STATED GOAL:
Reproduce the material that follows, please, but only from its first line to the line containing "return here + x[..., None]", inclusive.

┄┄┄┄┄┄

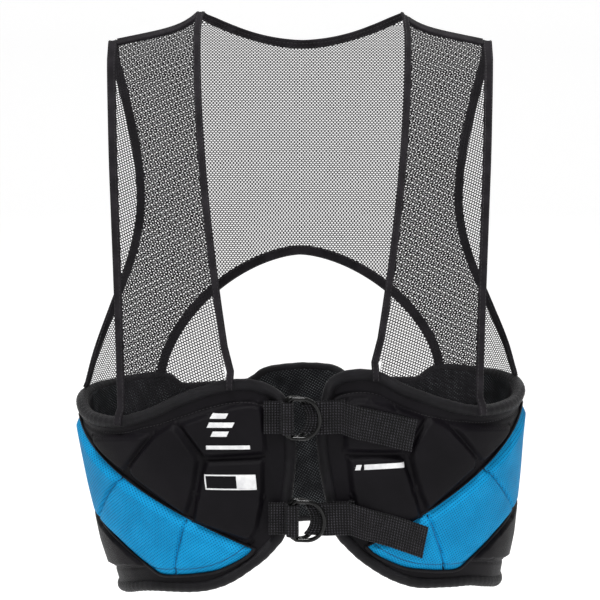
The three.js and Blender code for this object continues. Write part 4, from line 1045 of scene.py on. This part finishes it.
# ------------------------------
# Ring loops: webbing sewn flat on the left belt end and folded round the
# straight bars of two D-rings, one loop for each row of the closure.
WEBBING_WIDTH, WEBBING_WALL = 0.0254, 0.0016
PLY = WEBBING_WALL / 2
RING_WIRE, RING_CLEAR = 0.0017, 0.001
RING_HALF = WEBBING_WIDTH / 2 + RING_CLEAR + RING_WIRE
RUN_OUT = ROLL_OUT + ROLL_RADIUS + 0.0006 + PLY
WRAP = RING_WIRE + 0.00075 + PLY
RING_OUT = RUN_OUT + WRAP
INNER_RING = {"bar": -0.0105, "straight": -0.004, "bow": 0.0083,
              "bar_out": RING_OUT, "bow_out": RING_OUT}
OUTER_RING = {"bar": -0.0085, "straight": 0.0015, "bow": 0.0153,
              "bar_out": RING_OUT + 2 * RING_WIRE + 0.0009, "bow_out": RING_OUT + 2 * WRAP + 0.0003}
ROWS = {"upper": -0.3005, "lower": -0.380}


def closure_point(height, x, rise, out):
    """A place on the flat closure: x along the belt, rise along its height, out from the form."""
    here, normal = form_frame(0.0, height)
    up = unit(np.cross(normal, [1, 0, 0]))
    x, rise, out = np.broadcast_arrays(x, rise, out)
    return here + x[..., None] * np.array([1, 0, 0]) + rise[..., None] * up + out[..., None] * normal


def resample(points, pitch):
    """Smooth run through chosen points, with a station every pitch."""
    points = np.asarray(points, float)
    steps = np.linalg.norm(np.diff(points, axis=0), axis=-1).reshape(len(points) - 1, -1).max(-1)
    keys = np.concatenate([[0], np.cumsum(steps)])
    at = np.linspace(0, keys[-1], int(keys[-1] / pitch) + 1)
    shape = points.shape[1:]
    columns = points.reshape(len(points), -1)
    smooth = [read_table({"at": keys, "value": column}, "value", at) for column in columns.T]
    return np.stack(smooth, -1).reshape(len(at), *shape)


def webbing_cloth():
    """Heavy woven webbing: fine warp ribs along its length, crossed by the weft, with painted highlights
    on the rib crests and painted shade between them.
    """
    look = new_look("woven_webbing", 0.55, 0.15, {"Sheen Weight": 0.02})
    colour, noise, u, v = woven(look, (0.004, 0.0038, 0.0045), (0.0085, 0.008, 0.0095), 0.01)
    weave = u.wave(0.0022) + v.wave(0.0021) * 0.7
    # painted highlight and shade: the colour is scaled up on the rib crests and down between the ribs
    light = {0: colour, "Scale": weave.mapped(0.1, 1.6, 0.35, 6.0)}
    rib_shaded_colour = node(look.node_tree, "ShaderNodeVectorMath", light, operation="SCALE").outputs[0]
    return cover(look, rib_shaded_colour, weave + noise * 1.5, 0.9, 0.0004)


webbing_look = webbing_cloth()
ACROSS = np.array([-1, -0.985, -0.94, -0.8, -0.5, -0.2, 0.2, 0.5, 0.8, 0.94, 0.985, 1])
EDGE_WALL = np.array([0.25, 0.7, 0.95, 1, 1, 1, 1, 1, 1, 0.95, 0.7, 0.25])
RISES = ACROSS * WEBBING_WIDTH / 2


def webbing_strip(name, middle, replaced):
    """Strip with selvedges from a grid of points: stations by places across."""
    along = np.gradient(middle, axis=0)
    across = np.gradient(middle, axis=1)
    normal = unit(np.cross(along, across)) * PLY * EDGE_WALL[:, None]
    length = lengths(middle[:, 5])
    strip = slab(name, middle + normal, middle - normal, pair(length[:, None], RISES))
    dress(strip, webbing_look, "webbing", replaced)


TAB_END = -0.028
BEND = 0.0022
LEFT, RIGHT = INNER_RING["bar"] - RING_WIRE - 0.0006, OUTER_RING["bar"] + RING_WIRE + 0.0006
for row, height in ROWS.items():
    low, lid = RUN_OUT, RUN_OUT + WEBBING_WALL + 0.0001
    floor_out, roof = RUN_OUT + PLY, OUTER_RING["bar_out"] + RING_WIRE + 0.0003
    fold = [(x, low) for x in (TAB_END, TAB_END + 0.006, LEFT)]
    for middle_x, middle_out, start in ((RIGHT + PLY - BEND, low + BEND, -90),
                                        (RIGHT + PLY - BEND, roof + PLY - BEND, 0),
                                        (LEFT - PLY + BEND, roof + PLY - BEND, 90)):
        fold += [(middle_x + BEND * math.cos(a), middle_out + BEND * math.sin(a))
                 for a in np.radians([start, start + 22, start + 45, start + 68, start + 90])]
    fold += [(LEFT - PLY - 0.0002, floor_out + 0.0032), (LEFT - PLY - 0.0012, floor_out + 0.0014),
             (LEFT - PLY - 0.0032, lid), (TAB_END + 0.006, lid), (TAB_END, lid)]
    fold = np.array(fold)
    middle = closure_point(height, fold[:, :1], RISES, fold[:, 1:])
    webbing_strip(f"ring_loop_webbing_{row}", resample(middle, 0.0007), f"ring_loop_{row}")

# ------------------------------
# D-rings: moulded gloss plastic, a straight bar that the loop holds and a
# round bow that the strap is threaded through, two rings to each row.


def ring_plastic():
    look = new_look("gloss_ring_plastic", 0.18, 0.24)
    colour, noise = mottled(look, (0.003, 0.003, 0.003), (0.006, 0.006, 0.006), 0.01, detail=2)
    rough = look.node_tree.nodes["Principled BSDF"].inputs["Roughness"]
    look.node_tree.links.new(noise.mapped(0.0, 1.0, 0.12, 0.24).socket, rough)
    return cover(look, colour, noise, 0.06, 0.0002)


ring_look = ring_plastic()
for row, height in ROWS.items():
    for label, ring in (("inner", INNER_RING), ("outer", OUTER_RING)):
        corner = 0.003
        bar, straight, bow = (ring[part] for part in ("bar", "straight", "bow"))
        a = np.radians([90, 67, 45, 22, 0])
        turn_in = pair(bar + corner * (1 - np.sin(a)), RING_HALF - corner * (1 - np.cos(a)))
        a = np.linspace(math.pi / 2, -math.pi / 2, 49)
        round_bow = pair(straight + (bow - straight) * np.cos(a), RING_HALF * np.sin(a))
        side_bar = pair(bar, np.linspace(-RING_HALF + corner, RING_HALF - corner, 24)[1:-1])
        outline = np.concatenate([turn_in, round_bow, turn_in[::-1] * [1, -1], side_bar])
        out = np.interp(outline[:, 0], [bar, bow], [ring["bar_out"], ring["bow_out"]])
        here = closure_point(height, outline[:, 0], outline[:, 1], out)
        run = run_along(here, form_frame(0.0, height)[1], closed=True)
        sweep_tape(f"d_ring_{label}_moulded_{row}", run, ring_outline(RING_WIRE, 16),
                   (ring_look, "ring_plastic", f"d_ring_{label}_{row}"), closed=True)

# ------------------------------
# Straps: webbing sewn to the right belt end, run under both bows, round the
# inner ring and back out under the outer one, with the tail hanging loose.
TAILS = {"upper": 0.084, "lower": 0.095}
TAIL_SLOPE, TAIL_SAG, TAIL_LEAN = 0.27, 0.002, 0.6
TAIL_FALL = {"upper": 0.001, "lower": 0.005}
SEWN = {"upper": 0.0042, "lower": 0.0055}
BOW_SQUEEZE = 0.92


def bow_at(ring, rise):
    return ring["straight"] + (ring["bow"] - ring["straight"]) * np.sqrt(1 - (rise / RING_HALF) ** 2)


for row, height in ROWS.items():
    foot_share = (BELT_TOP - height + WEBBING_WIDTH / 2) / BELT_HEIGHT
    edge_turn = OPENING
    if row == "lower":
        edge_turn = float(np.interp(foot_share, BOTTOM["fall"][:12], BOTTOM["turn"][:12]))
    roll_end = float(arc_at(panel_turn(edge_turn, 1))) + ROLL_RADIUS + 0.0013
    panel_out, rest_out = SHELL_OUT + 0.0003 + PLY, SHELL_OUT + 0.0059 + PLY
    over = RUN_OUT + 2 * WRAP
    held = RISES * BOW_SQUEEZE
    steep = (bow_at(INNER_RING, held + 0.0001) - bow_at(INNER_RING, held - 0.0001)) / 0.0002
    lines = []
    # sewn end and way over the roll, then round the inner ring, then out under the outer one
    for past_roll, out in ((SEWN[row], panel_out), (0.0022, panel_out), (0, RUN_OUT), (-0.006, RUN_OUT),
                           (-0.011, RUN_OUT)):
        lines.append(lay_flat(pair(roll_end + past_roll, height + RISES), out))
    for bow, out in ((0.5, 0), (-0.4, 0.12), (-0.8, 0.5), (-1, 1), (-0.8, 1.5), (-0.4, 1.88), (0.5, 2)):
        x = bow_at(INNER_RING, held) + bow * WRAP * np.hypot(1, steep)
        lines.append(closure_point(height, x, held, RUN_OUT + out * WRAP))
    for x in (OUTER_RING["bow"], roll_end):
        lines.append(lay_flat(pair(x, height + RISES), over))
    for share in np.linspace(0, 1, 16)[1:]:
        x = roll_end + (TAILS[row] - roll_end) * share
        lean = TAIL_SLOPE * min(3 * share, 1)
        rise = RISES / math.hypot(1, lean)
        out = over + (rest_out - over) * min(3.2 * share, 1) + 0.0006 * math.sin(9 * share)
        drop = TAIL_SLOPE * (TAILS[row] - roll_end) * share + TAIL_SAG * min(4 * share, 1)
        drop += TAIL_FALL[row] * share**2
        curl = 0.0006 * np.abs(ACROSS) ** 3 * share
        lines.append(lay_flat(pair(x + rise * lean * TAIL_LEAN, height - drop + rise), out + curl))
    webbing_strip(f"strap_webbing_{row}", resample(np.array(lines), 0.0011), f"strap_{row}")

# ------------------------------
# Stitches: lock stitch in black thread along every seam, blue over the band,
# each one a short spindle that lies in the cloth and follows the seam.
STITCH_PITCH, STITCH_LENGTH, STITCH_THICK = 0.0031, 0.0024, 0.00055


def plain_look(name, dark, light, size, strength, roughness):
    """A colour and a relief that vary only by soft noise."""
    look = new_look(name, roughness)
    return cover(look, *mottled(look, dark, light, size), strength, 0.0001)


def sew(name, seam_lines, look, slot, pitch=STITCH_PITCH):
    """Lays a stitch every few millimetres along lines of points."""
    points, edges = [], []
    for line in seam_lines:
        first = len(points)
        points += [tuple(p) for p in line]
        edges += [(k, k + 1) for k in range(first, len(points) - 1)]
    seam = new_object(name, points, [], edges)
    tree, given, sockets = node_group("lock_stitch", "Pitch", "Length", "Thickness")
    path = node(tree, "GeometryNodeMeshToCurve", {"Mesh": given[0]}).outputs[0]
    spaced = node(tree, "GeometryNodeResampleCurve", {"Curve": path, "Length": given[1]}, mode="LENGTH")
    along = node(tree, "GeometryNodeInputTangent").outputs[0]
    turned = node(tree, "FunctionNodeAlignRotationToVector", {"Vector": along}, axis="Z")
    spindle = node(tree, "GeometryNodeMeshUVSphere", {"Segments": 5, "Rings": 3, "Radius": 0.5})
    shape = node(tree, "ShaderNodeCombineXYZ", {0: given[3], 1: given[3], 2: given[2]})
    laid = node(tree, "GeometryNodeInstanceOnPoints", {"Points": spaced.outputs[0],
                "Instance": spindle.outputs[0], "Rotation": turned.outputs[0], "Scale": shape.outputs[0]})
    run_group(seam, tree, laid.outputs[0], look, sockets, (pitch, STITCH_LENGTH, STITCH_THICK))
    enlist(seam, slot)


def beside(run, across, up):
    """The line that lies a little to one side of a tape's middle, and on its face."""
    here, side, above = run
    return here + side * across + above * up


black_thread = plain_look("black_thread", (0.010, 0.009, 0.011), (0.024, 0.022, 0.025), 0.004, 0.3, 0.5)
blue_thread = plain_look("blue_thread", (0.001, 0.035, 0.10), (0.001, 0.05, 0.14), 0.004, 0.3, 0.5)
for side, name in SIDES:
    top, bottom, inner = front_edges(side, 240, 40)
    from_opening = np.abs(top[:, 0] - CLOSURE_SHIFT)
    sewn = []
    for places, first in ((top - pair(0, top_seam(from_opening)), 6), (bottom + [0, FOOT_SEAM], 14)):
        places = places[(from_opening > first) & (from_opening < SIDE_SEAM - 1)]
        flat = pair(arc_at(places[:, 0]), places[:, 1])
        covered = (places[:, 1] < band_top(np.abs(places[:, 0]))) & (np.abs(places[:, 0]) < 45)
        line = lay(places, face_out(side, flat) - SEAM_DIP + 0.0002)
        sewn.append(line[~covered])
    sew(f"face_stitches_{name}", sewn, black_thread, "black_fabric")
    band_sewn = []
    for seam in BAND_SEAMS:
        flat = resample(on_belt(seam, side), 0.002)
        band_sewn.append(lay_flat(flat, band_out(side, flat) + 0.0001))
    round_turn = np.linspace(15.5, 47, 60)
    turn, height = panel_turn(round_turn, side), bottom_height(round_turn) + FOOT_SEAM
    band_sewn.append(on_form(turn, height, band_out(side, pair(arc_at(turn), height)) - 0.0007))
    sew(f"band_stitches_{name}", band_sewn, blue_thread, "blue_mesh", pitch=0.0016)
tape_runs = [(run, 0.0026) for run in armhole_stations.values()]
tape_runs += [(neck_stations, 0.0018), (arch_stations, 0.0031)]
tape_sewn = [beside(run, across, up) for run, reach in tape_runs
             for across in (-reach, reach) for up in (-0.0011, 0.0011)]
sew("tape_stitches", tape_sewn, black_thread, "binding_tape")

# ------------------------------
# Printed marks: plain white shapes pressed on the front pads, a stack of bars
# over a line on the left, a small framed plate under it and a line on the right.
MARK_OUT, MARK_LIFT, MARK_ROOT = 0.0003, 0.00022, 0.0006
white_print = plain_look("printed_white", (0.62, 0.62, 0.63), (0.80, 0.80, 0.80), 0.006, 0.2, 0.55)


def pressed_mark(name, side, shape, columns=24, rows=12):
    """Thin print on the face cloth; shape is its corners as (arc, height) from the top left."""
    a, b, c, d = (np.array(p) for p in shape)
    u, v = np.linspace(0, 1, columns)[None, :, None], np.linspace(0, 1, rows)[:, None, None]
    places = (1 - v) * ((1 - u) * a + u * b) + v * ((1 - u) * d + u * c)
    out = face_out(side, places) + MARK_OUT
    return slab(name, lay_flat(places, out + MARK_LIFT), lay_flat(places, out - MARK_ROOT), places)


def bar(left, top, right, bottom, slant=0.0):
    return ((left + slant, top), (right + slant, top), (right, bottom), (left, bottom))


MARKS = (
    ("mark_bar_a", -1, bar(-0.0665, -0.2965, -0.0545, -0.3005, 0.0020)),
    ("mark_bar_b", -1, bar(-0.0690, -0.3035, -0.0500, -0.3075, 0.0020)),
    ("mark_bar_c", -1, bar(-0.0665, -0.3105, -0.0545, -0.3145, 0.0020)),
    ("mark_line_left", -1, bar(-0.0705, -0.3215, -0.0375, -0.3245)),
    ("plate_top", -1, bar(-0.0745, -0.3445, -0.0350, -0.3455)),
    ("plate_foot", -1, bar(-0.0745, -0.3555, -0.0350, -0.3565)),
    ("plate_end", -1, bar(-0.0745, -0.3455, -0.0735, -0.3555)),
    ("plate_fill", -1, bar(-0.0500, -0.3455, -0.0350, -0.3555)),
    ("mark_line_right", 1, bar(0.0470, -0.3390, 0.0780, -0.3430)),
    ("mark_dash_right", 1, bar(0.0400, -0.3390, 0.0440, -0.3430, 0.0012)),
)
for name, side, shape in MARKS:
    mark = pressed_mark(name, side, shape)
    dress(mark, white_print, "black_fabric")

┄┄┄┄┄┄

ANSWER FOR THIS EXERCISE:
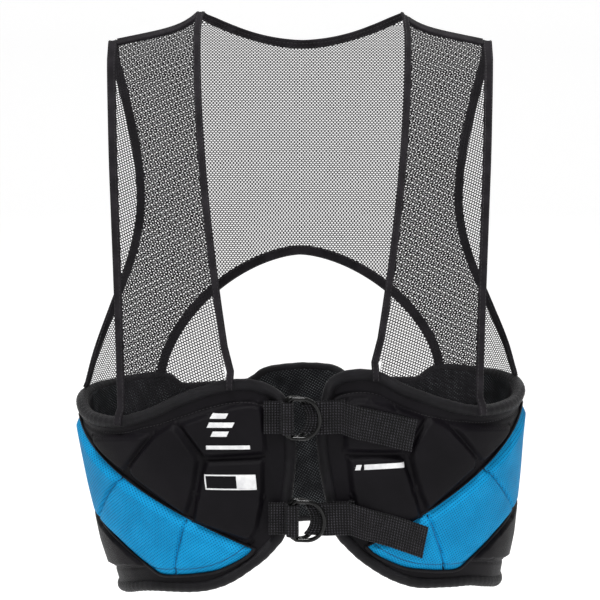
The three.js and Blender code for this object continues. Write part 4, from line 1045 of scene.py on. This part finishes it.
# ------------------------------
# Ring loops: webbing sewn flat on the left belt end and folded round the
# straight bars of two D-rings, one loop for each row of the closure.
WEBBING_WIDTH, WEBBING_WALL = 0.0254, 0.0016
PLY = WEBBING_WALL / 2
RING_WIRE, RING_CLEAR = 0.0017, 0.001
RING_HALF = WEBBING_WIDTH / 2 + RING_CLEAR + RING_WIRE
RUN_OUT = ROLL_OUT + ROLL_RADIUS + 0.0006 + PLY
WRAP = RING_WIRE + 0.00075 + PLY
RING_OUT = RUN_OUT + WRAP
INNER_RING = {"bar": -0.0105, "straight": -0.004, "bow": 0.0083,
              "bar_out": RING_OUT, "bow_out": RING_OUT}
OUTER_RING = {"bar": -0.0085, "straight": 0.0015, "bow": 0.0153,
              "bar_out": RING_OUT + 2 * RING_WIRE + 0.0009, "bow_out": RING_OUT + 2 * WRAP + 0.0003}
ROWS = {"upper": -0.3005, "lower": -0.380}


def closure_point(height, x, rise, out):
    """A place on the flat closure: x along the belt, rise along its height, out from the form."""
    here, normal = form_frame(0.0, height)
    up = unit(np.cross(normal, [1, 0, 0]))
    x, rise, out = np.broadcast_arrays(x, rise, out)
    return here + x[..., None] * np.array([1, 0, 0]) + rise[..., None] * up + out[..., None] * normal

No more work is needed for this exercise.